#YEG: Walking on Whyte

An author’s memories of wandering down Whyte Avenue.

Illustration Raymond Biesinger

In May 2017, I was ill. Concussed and anemic, I couldn’t do much because of fatigue, dizziness and headaches. Life was a lot of effort, and I had to rest frequently. Some days, all I could do was lie on my couch and stare at the back alley, like a pathetic version of Rear Window.

But as I started to have more energy, I went for walks. So, I walked around my Whyte Avenue neighbourhood. Because I was tired and weak and was just re-adjusting back to Canada after a trip to South Africa, I did what the writer Sarah Selecky calls “deep noticing.” I saw my neighbourhood in a completely new way. As I walked, I began to notice how my neighbourhood had changed since I’d arrived almost nine years ago. Businesses had come and gone, but there was a distinctively different flavour to the businesses that were thriving. I realized Whyte Avenue had become a lot more multicultural.

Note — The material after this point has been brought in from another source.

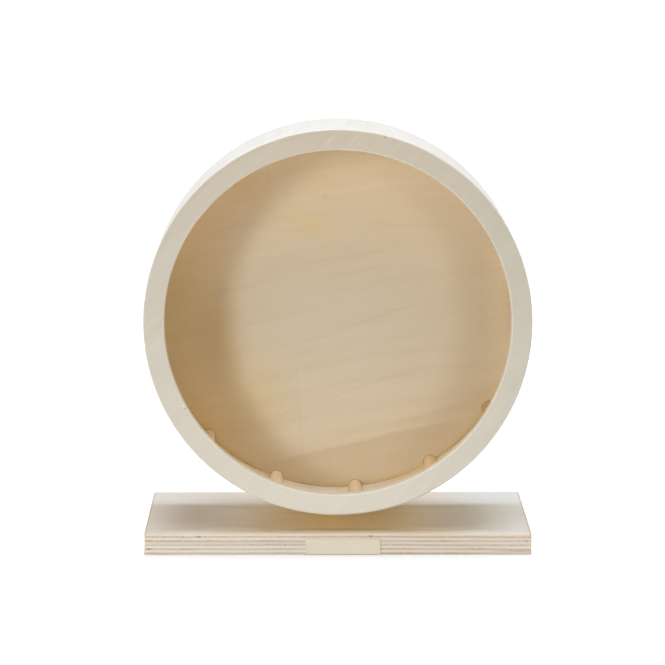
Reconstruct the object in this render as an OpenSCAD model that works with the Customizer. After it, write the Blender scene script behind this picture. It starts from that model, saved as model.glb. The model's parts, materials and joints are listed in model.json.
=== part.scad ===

I come from a mixed-race Asian family, and have a degree in International Studies and ethnic relations. On the first night I came to Edmonton, I bought samosas at Remedy, and went to see Mongol at the Garneau Theatre. I was pretty sure I would like living in the area. It already felt like home. As I have lived in my Whyte area apartment, different businesses have opened and closed. There is a spin studio, owned and attended by a large component of non-white people. Most of the classes are run by people of colour. Small businesses that I hadn’t noticed, like the Asian waffle place on Whyte Avenue, called Gama, had opened during my time here.

I can now walk to at least three or four bubble tea places from my house. And, among all these new businesses, there were the mainstays, like the Vietnamese Friends and Neighbors Cafe and the Indian owned Artisan Resto-Caf.

Even though I couldn’t concentrate enough to write or read, I could still put hours into
wandering around my neighbourhood. There were subtle things I picked up during my self-guided tours; like the fact that many of the sushi servers were speaking Cantonese, or that Dorinku is based on a hapa izakaya from Vancouver. Unless you’re paying attention to what’s happening around you, it’s very easy to overlook the things in your neighbourhood. If you walk around without looking, you won’t notice that a business has recently closed or that there’s a new Venezualan arepa place opening up. But if you walk slowly, carefully and pay attention to your surroundings, you’ll see so much more.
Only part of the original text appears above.